The difficulty in resolving racial issues in America has boiled traditionally down to the question of law. Recognizing our Consititutional flaw we fall into the unseemly messes of court orders, quota policies, Affirmative Action all which inevitably undermine the ability of groups to negotiate for themselves. Yet these are the kinds of remedies we can expect from America, BY DESIGN. Ex Harvard Law professor Derrick Bell, U of Wisconsin law professor Patricia J. Williams, visiting Columbia law professor Kimberle Crenshaw are three legal scholars who make the points with insight and ferocious logical discipline. Williams' "Alchemy of Race & Rights" is the best book. Bell's current and popular "Faces at the Bottom of the Well" is logically fun and stimulating but a bit narrow-minded for my tastes. I simply don't believe that legal remedies alone will help, thus my polytheism, multiculturalism, pragmatism and 'decentralizationism'.

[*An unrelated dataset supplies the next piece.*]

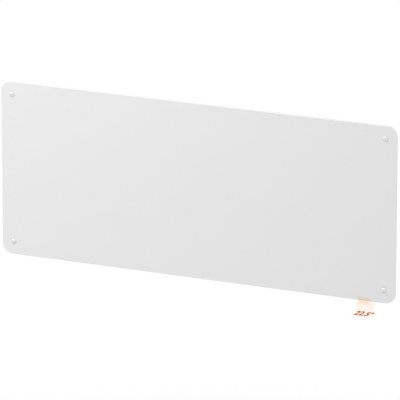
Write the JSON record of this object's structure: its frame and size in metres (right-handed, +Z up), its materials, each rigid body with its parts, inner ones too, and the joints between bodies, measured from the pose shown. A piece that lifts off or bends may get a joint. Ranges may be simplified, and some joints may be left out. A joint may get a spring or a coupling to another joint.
{
  "type": "glass panel heater",
  "caption": "Wall-mounted electric panel heater: a white glass front on corner studs before a louvred convector casing, hung on a steel wall bracket, with push buttons and a projected reading.",
  "frame": {"origin": "on the wall plane, at the middle of the wall bracket's middle crossbar, level with the centre of the glass", "axes": "+X to the right for someone facing the front, +Y into the wall, +Z up; the glass faces -Y"},
  "size_m": [0.8, 0.0825, 0.34],
  "materials": {
    "glass": "back-painted white glass, polished",
    "stud_metal": "satin chrome",
    "clear_plastic": "clear moulding",
    "zinc_steel": "zinc plated",
    "spring_steel": "bright spring steel",
    "white_paint": "white powder coat",
    "white_plastic": "white moulding",
    "aluminium": "mill finish",
    "dark_plastic": "black moulding",
    "circuit_board": "green solder mask",
    "rubber": "black rubber",
    "lens_glass": "clear lens"
  },
  "bodies": {
    "wall_bracket": {"bracket_leg_left": "zinc_steel", "bracket_leg_right": "zinc_steel", "bracket_crossbar_upper": "zinc_steel", "bracket_crossbar_middle": "zinc_steel", "bracket_catch_left": "spring_steel", "bracket_catch_right": "spring_steel"},
    "heater": {"glass_panel": "glass", "stud_cap_upper_left": "stud_metal", "stud_bush_upper_left": "clear_plastic", "standoff_upper_left": "zinc_steel", "stud_cap_upper_right": "stud_metal", "stud_bush_upper_right": "clear_plastic", "standoff_upper_right": "zinc_steel", "stud_cap_lower_left": "stud_metal", "stud_bush_lower_left": "clear_plastic", "standoff_lower_left": "zinc_steel", "stud_cap_lower_right": "stud_metal", "stud_bush_lower_right": "clear_plastic", "standoff_lower_right": "zinc_steel", "front_chassis": "white_paint", "rear_panel": "white_paint", "top_grille": "white_paint", "bottom_grille": "white_paint", "end_cap_left": "white_plastic", "end_cap_right": "white_plastic", "service_plate": "white_plastic", "control_fascia": "white_plastic", "button_board": "circuit_board", "wall_buffer_left": "rubber", "wall_buffer_right": "rubber", "cable_gland": "dark_plastic", "terminal_block": "white_plastic", "sensor_holder": "white_plastic", "room_sensor": "rubber", "heating_element": "aluminium", "heating_rod": "spring_steel", "element_hanger_left": "zinc_steel", "element_hanger_right": "zinc_steel", "heat_shield": "aluminium", "thermal_cutout": "dark_plastic", "control_housing": "dark_plastic", "control_cover": "dark_plastic", "control_board": "circuit_board", "power_relay": "dark_plastic", "power_supply": "dark_plastic", "element_lead_live": "rubber", "element_lead_neutral": "rubber", "switch_frame": "dark_plastic", "projector_housing": "dark_plastic", "projector_lens": "lens_glass", "projector_display": "dark_plastic", "projector_led_board": "circuit_board"},
    "power_rocker": {"power_rocker": "white_plastic"},
    "minus_button": {"button_minus": "white_plastic"},
    "plus_button": {"button_plus": "white_plastic"},
    "mode_button": {"button_mode": "white_plastic"}
  },
  "joints": [
    {"name": "heater_swing", "type": "hinge", "parent": "wall_bracket", "child": "heater", "pos_m": [0, -0.0229, 0.105], "axis": [-1, 0, 0], "range_deg": [0, 20]},
    {"name": "power_rocker_tip", "type": "hinge", "parent": "heater", "child": "power_rocker", "pos_m": [0.3657, -0.04355, -0.078], "axis": [0, 1, 0], "range_deg": [0, 22]},
    {"name": "minus_press", "type": "slide", "parent": "heater", "child": "minus_button", "axis": [0, 0, -1], "range_m": [0, 0.0008], "stiffness_N_per_m": 300, "springref_m": -0.001},
    {"name": "plus_press", "type": "slide", "parent": "heater", "child": "plus_button", "axis": [0, 0, -1], "range_m": [0, 0.0008], "stiffness_N_per_m": 300, "springref_m": -0.001},
    {"name": "mode_press", "type": "slide", "parent": "heater", "child": "mode_button", "axis": [0, 0, -1], "range_m": [0, 0.0008], "stiffness_N_per_m": 300, "springref_m": -0.001}
  ]
}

If you take a 'multicultural' look at the constitutions of modern democracies - and even those of nations yet to be, for example the Harare Accords, which are the fundamental principles guiding the ANC in its persuit of a non-racial government in South Africa - you will see that the kernal of principles upon which the nation is built can be anti-racist. That fact alone demonstrates to me that modern thinkers are doing a bit better than those who were merely experimenting with anti-monarchism. The most important thing to remember is that you cannot get to a non-racial society without EXPLICITY dealing with racist offense as an intellectual principle in the formation of constitutional law. Locke's 'Eye of the Mind' is flawed in that it "turned outward seeing 'singular presentations of sense'. All such ocular models view ahistorical, terminal confrontation rather than historical, fluid conversation, as the determinant of human belief. In short the philosophical privileging of representations rests upon epistimological attempts to escape from history and put a closure on human practices." It is consistant to see both Rand and Locke in this respect. The pragmatists (above) plus Pascal, Kierkegaard and Nietzsche reject the static language of epistemology and deal more realistically with the changing nature of intellectual discourse. Jefferson' s 'self-evident truths' again reflect this static view of the framework of human thought. Only later American thinkers could see as a practical matter that a large diverse, educated populace could never stick to a single epistemological universe. In the modern 'international' world this is almost obvious.
In sum, it seems to me, that some multicultural, polytheistic, pragmatist and decentralized methodologies of intellectual discourse must provide the frameworks for the next evolution of thought. Its a vast task but we can't get to it in a half-vast way.